Quand le travail disparaîtra…
A WORLD WITHOUT WORK
ALLEN LANE, 320 P., 20 £. WWWWW
Allons-nous assister, dans les vingt ou trente prochaines années, sinon à la disparition totale, du moins à une brutale raréfaction du travail, en raison de l’évolution des technologies ? Cette question nourrit depuis quelques années d’intenses débats, opposant des points de vue radicalement différents, celui des « optimistes » (la technologie détruit des emplois mais en crée beaucoup d’autres), et celui des « pessimistes » (les machines priveront les humains d’emplois à plus ou moins brève échéance). Daniel Susskind, jeune professeur d’économie à Oxford, conseiller du gouvernement britannique, propose une sorte de troisième voie : la technologie écartera de plus en plus d’humains de l’emploi, mais selon un scénario très progressif et qui n’en touchera pas toutes les formes.

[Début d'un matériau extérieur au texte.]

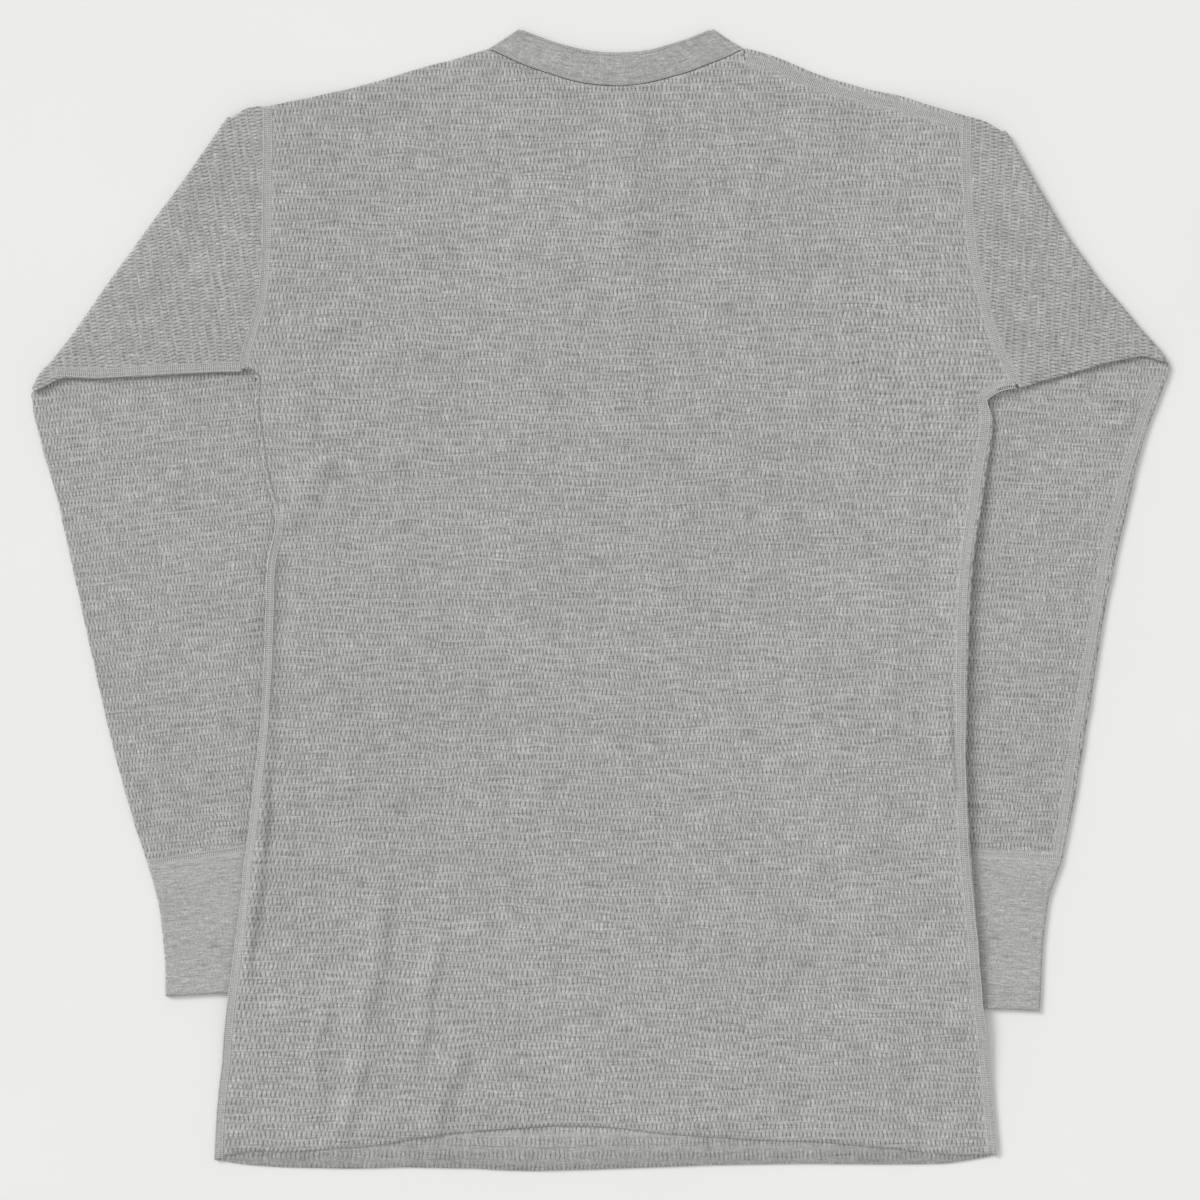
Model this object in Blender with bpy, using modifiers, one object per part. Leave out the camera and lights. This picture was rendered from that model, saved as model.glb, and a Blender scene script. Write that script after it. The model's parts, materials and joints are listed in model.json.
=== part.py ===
"""A long-sleeved thermal top, laid face down with both sleeves folded under it.

Blender 4.5. Metres, +Z up. The neck is towards +Y, and the wearer's left sleeve is at -X.
Every piece of cloth starts as the open surface in the middle of its wall, and Solidify gives
it its thickness. The tables are in millimetres, from the middle of the chest.
"""

import math

import bpy
import numpy as np

MM = 0.001

# Cloth, in millimetres
WALL = 1.4
GAP = 0.3
SEAM_GAP = 0.36  # across a slanting seam, such as an armhole
CUFF_GAP = 0.43  # across a cuff seam, where the sleeve's walls lean towards the cuff's
PITCH = WALL + GAP  # from one wall's middle to the next one's
ROLL = PITCH / 2  # radius of a wall's middle where one layer folds over to the next
EDGE = ROLL + WALL / 2  # from that fold's axis to its outermost point
TUBE = 2 * WALL + GAP  # a flattened sleeve
LIFT = TUBE + GAP  # how far a forearm raises what lies on it
TURN = LIFT / 2  # radius of a sleeve's middle where it folds under
LOW = WALL / 2  # height of the front panel's middle
HIGH = LOW + PITCH  # height of the back panel's middle
CORNER = 0.5  # clearance where a rolled shoulder meets the rolled neckband

# How the body comes down beside a forearm and past its cuff
DRAPE = 36.0
SHELF_LEAST = 2.0
CUFF_CLEAR = 4.0

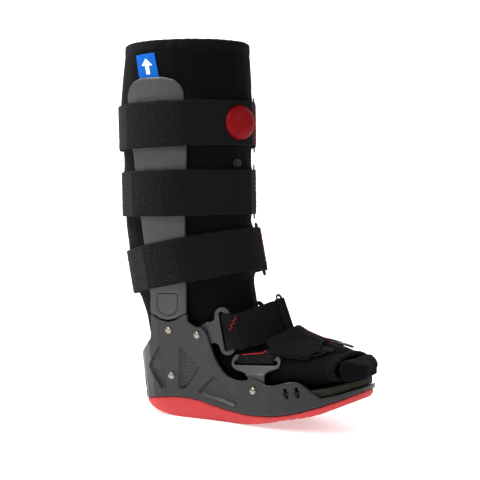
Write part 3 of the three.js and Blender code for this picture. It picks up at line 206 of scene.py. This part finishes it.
shell_plastic = moulded("shell_plastic", (0.007, 0.007, 0.0075), (0.011, 0.011, 0.012), 0.33)
upright_plastic = moulded("upright_plastic", (0.03, 0.03, 0.033), (0.044, 0.044, 0.048), 0.4)
bracket_plastic = moulded("bracket_plastic", (0.03, 0.031, 0.034), (0.044, 0.045, 0.048), 0.38)
black_plastic = moulded("black_plastic", (0.006, 0.006, 0.006), (0.01, 0.01, 0.01), 0.3)
red_rubber = moulded("red_rubber", (0.4, 0.024, 0.026), (0.48, 0.034, 0.036), 0.55, 0.8)


def bulb_finish():
    finish = Finish("bulb_rubber", Specular_IOR_Level=0.08)
    cloudy = finish.grain(12, 3)
    finish.set(Base_Color=finish.blend(
        cloudy, tone(0.13, 0.0004, 0.0016), tone(0.18, 0.0006, 0.003)))
    finish.set(Roughness=0.42 + finish.grain(4, 3) * 0.16)
    finish.bump(finish.grain(0.7, 3), 0.2, 0.12)
    return finish.material


def rivet_finish():
    finish = Finish("rivet_steel", Metallic=0.95)
    finish.set(Base_Color=finish.blend(
        finish.grain(2.5, 3), tone(0.16, 0.14, 0.115), tone(0.32, 0.285, 0.24)))
    finish.set(Roughness=0.2 + finish.grain(1.2, 4) * 0.25)
    finish.bump(finish.grain(0.5, 3), 0.15, 0.08)
    return finish.material


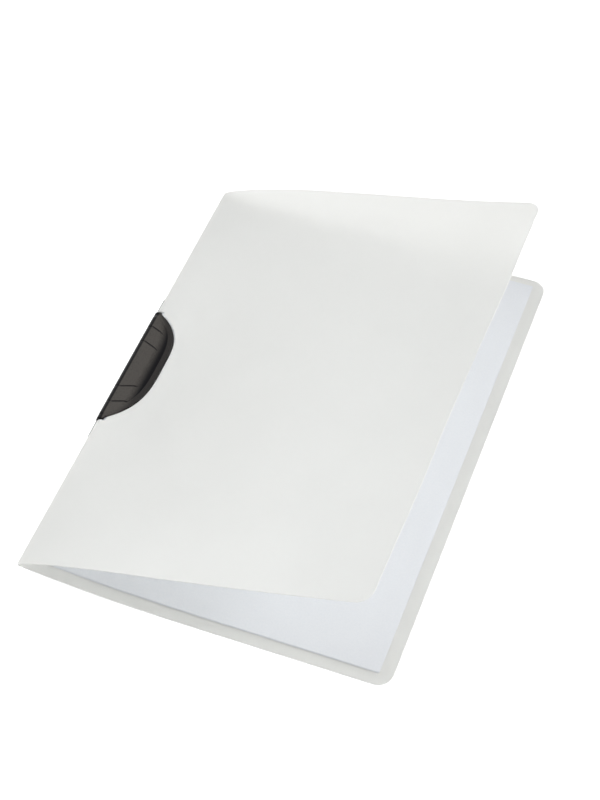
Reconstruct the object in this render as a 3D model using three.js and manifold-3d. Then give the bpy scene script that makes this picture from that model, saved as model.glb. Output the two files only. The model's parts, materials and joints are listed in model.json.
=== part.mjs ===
// A4 clip folder: a creased sheet of frosted plastic lies on its back cover with the front
// cover standing a little open, a half-moon lever swings over the paper at mid-spine, and a
// base under the back cover carries the lever on two stub pins.
// Millimetres, +Z up, Y along the crease, X from the crease to the free edge.
import * as THREE from 'three';
import { mergeVertices } from 'three/addons/utils/BufferGeometryUtils.js';
import Module from 'manifold-3d';

const wasm = await Module();
wasm.setup();

// Driving dimensions of the folder's sheet
const coverWidth = 220;
const folderHeight = 310;
const sheetThickness = 0.4;
const cornerRadius = 9;
const creaseRelief = 1.1; // front cover starts this far from the crease line

// Paper held in the folder
const paperWidth = 210;
const paperHeight = 297;
const paperThickness = 0.5;
const paperFromFreeEdge = 8;
const paperFromNearEnd = 7.3;

// Clip lever
const leverCentreY = 154.4;
const leverHalfLength = 44.4;
const leverDepth = 21;
const arcPowers = [2.9, 4]; // near and far half: a larger power keeps the arc's depth further
const arcRound = 0.85;
const rimTop = 9.9;
const padRaise = 0.9;
const padDepth = 10.6;
const padHalfLength = 40.5;
const padPowers = [6, 4.4];
const padSlope = 3; // width of the pad's sloping flank
const valleyDrop = 0.6;
const rimWidth = 3.4;
const leverWall = 1.5;
const wallOutside = 1.3; // the lever's spine wall stands this far outside the crease
const shoulderWidth = 4.8;
const shoulderHeight = 4.2;
const grooveWidth = 0.6;
const grooveDepth = 0.45;
const grooveOffsets = [20, 32.4]; // from mid-length, on both halves of the lever
const grooveTurn = THREE.MathUtils.degToRad(21);

// Lever's hinge
const hingeHeight = 5.4;
const knuckleRadius = 1.6;
const stubRadius = 0.7;
const stubLength = 8;
const stubClearance = 0.1;

// Clip base
const baseHalfLength = 57;
const baseDepth = 25;
const baseOutside = 1.0; // the base's ears stand this far outside the crease
const earChamfer = 0.6;
const baseWall = 1.4;
const baseRibs = 6;
const studRadius = 1.7;
const studFromCrease = 9;
const studSpacing = 32;

// Clearances
const seatGap = 0.3;
const cutoutClearance = 0.8;
const studHoleClearance = 0.3;
const cutPast = 20; // cutters reach this far past what they cut

// Slope of each cover at distances from the crease
const backBendAt = [0, 15, 40, 80, 120];
const backBend = { at: backBendAt, degrees: [-6.3, -7.3, -5.0, -1.3, 0] };
const frontBendAt = [0, 1.6, 4, 15, 40, 80, 140, 220];
const frontBend = { at: frontBendAt, degrees: [46, 44, 30, 22.3, 18.3, 16.1, 17.6, 19.4] };
const twistAt = [0, 15, 40, 80, 140, 220];
const frontTwist = { at: twistAt, degrees: [0.5, 0.3, -0.3, -2.3, -4.4, -2.0] };
// How far the slope at the clip differs, so that the cut-out's edge lies level with the rim
const dipAt = [0, 1.6, 3, 4, 15, 22, 34, 60, 95, 140];
const clipDip = { at: dipAt, degrees: [0, 0, -35, -29, -21.1, -17.9, 0, 9, 6.8, 0] };
const dipFlatHalf = 25;
const dipFade = 100;

function lookUp({ at, degrees }, distance) {
  if (distance >= at.at(-1)) return degrees.at(-1);
  const right = Math.max(1, at.findIndex((place) => place > distance));
  const share = (distance - at[right - 1]) / (at[right] - at[right - 1]);
  return degrees[right - 1] + (degrees[right] - degrees[right - 1]) * share;
}

// Walks along a cover from the crease in short steps and returns the point at a distance
function walk(slopeAt, distance, startHeight) {
  const steps = Math.max(1, Math.ceil(2 * distance));
  const step = distance / steps;
  const point = { x: 0, z: startHeight, slope: THREE.MathUtils.degToRad(slopeAt(distance)) };
  for (let i = 0; i < steps; i += 1) {
    const slope = THREE.MathUtils.degToRad(slopeAt((i + 0.5) * step));
    point.x += step * Math.cos(slope);
    point.z += step * Math.sin(slope);
  }
  return point;
}

const backSlopeAt = (distance) => lookUp(backBend, distance);
const creaseHeight = sheetThickness / 2 - walk(backSlopeAt, coverWidth, 0).z;
const backPoint = (distance) => walk(backSlopeAt, distance, creaseHeight);

function dipShare(y) {
  const away = (Math.abs(y - leverCentreY) - dipFlatHalf) / dipFade;
  return 1 - THREE.MathUtils.smoothstep(away, 0, 1);
}

function frontPoint(distance, y) {
  const along = y / folderHeight;
  const dip = dipShare(y);
  const slopeAt = (s) => (
    lookUp(frontBend, s) + along * lookUp(frontTwist, s) + dip * lookUp(clipDip, s)
  );
  return walk(slopeAt, distance, creaseHeight);
}

// Solid helpers
function toSolid(geometry) {
  const bare = geometry.clone();
  bare.deleteAttribute('normal');
  bare.deleteAttribute('uv');
  const merged = mergeVertices(bare, 1e-4);
  return new wasm.Manifold(new wasm.Mesh({
    numProp: 3,
    vertProperties: new Float32Array(merged.attributes.position.array),
    triVerts: new Uint32Array(merged.index.array),
  }));
}

// Upright prism over an outline of [x, y] points
function prism(outline, low, high) {
  const shape = new THREE.Shape(outline.map(([x, y]) => new THREE.Vector2(x, y)));
  const geometry = new THREE.ExtrudeGeometry(shape, { depth: high - low, bevelEnabled: false });
  return toSolid(geometry.translate(0, 0, low));
}

// Bar along Y with a section of [x, z] points
function bar(section, nearY, farY) {
  const shape = new THREE.Shape(section.map(([x, z]) => new THREE.Vector2(x, z)));
  const geometry = new THREE.ExtrudeGeometry(shape, { depth: farY - nearY, bevelEnabled: false });
  return toSolid(geometry.rotateX(Math.PI / 2).translate(0, farY, 0));
}

function rodAlongY(radius, x, z, nearY, farY) {
  const geometry = new THREE.CylinderGeometry(radius, radius, farY - nearY, 28);
  return toSolid(geometry.translate(x, (nearY + farY) / 2, z));
}

function uprightRod(radius, x, y, low, high) {
  const geometry = new THREE.CylinderGeometry(radius, radius, high - low, 28);
  return toSolid(geometry.rotateX(Math.PI / 2).translate(x, y, (low + high) / 2));
}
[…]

Il commence par un constat : depuis les années 1930, les futurologues prédisent la fin du travail. Jusqu’à ce jour, ils se sont largement trompés. Certes, Keynes a été l’un des premiers économistes à étudier le phénomène du « chômage technologique », et il avait raison en théorie. Mais l’évolution de l’économie depuis la fin de la Première Guerre mondiale n’a pas confirmé la justesse de son intuition. Wassily Leontief, Prix Nobel d’économie en 1973, a élaboré une singulière théorie du même genre, en se fondant sur la fameuse « crise des crottins ». Celle-ci déchaîna les passions à la fin du xixe siècle, lorsque la traction hippomobile menaça d’engloutir les grandes villes sous des monceaux de crottin de cheval et alimenta des prédictions catastrophiques : avec le nombre croissant de chevaux à New York, les déjections équines atteindraient le troisième étage des immeubles. Puis vinrent le moteur à explosion et la disparition du cheval. Un soulagement pour tous mais pas pour Leontiev. Loin de louer les bienfaits de la technologie, il a tiré de cet épisode la conviction que la technologie avait supprimé du paysage un animal qui nous avait rendu service depuis des millénaires, et qu’il en serait de même avec le travail des hommes.
Daniel Susskind ne va pas aussi loin. Il est néanmoins convaincu que le développement des technologies d’intelligence artificielle et d’automation va produire un effet exponentiel sur le travail, car elles n’ont plus rien à voir avec les progrès des décennies précédentes. Elles sont plus radicales, plus intelligentes, plus efficaces, plus compétentes. « Les machines ne feront pas tout, mais elles feront davantage, écrit-il, et lentement mais de façon irrésistible, elles prendront en charge de plus en plus de tâches, et les êtres humains seront contraints de se replier sur un nombre restreint d’activités. » Il n’y aura donc pas de travail pour tout le monde, et le travail qui échappera aux machines échappera aussi à un grand nombre d’actifs, non formés pour l’effectuer.
Une démonstration éclairante, de grande qualité, qui fait une large part à l’histoire des relations entre les hommes et les technologies. Ce livre est d’ailleurs en lice pour le prix du meilleur essai économique de l’année, décerné par la société de conseil McKinsey et le Financial Times.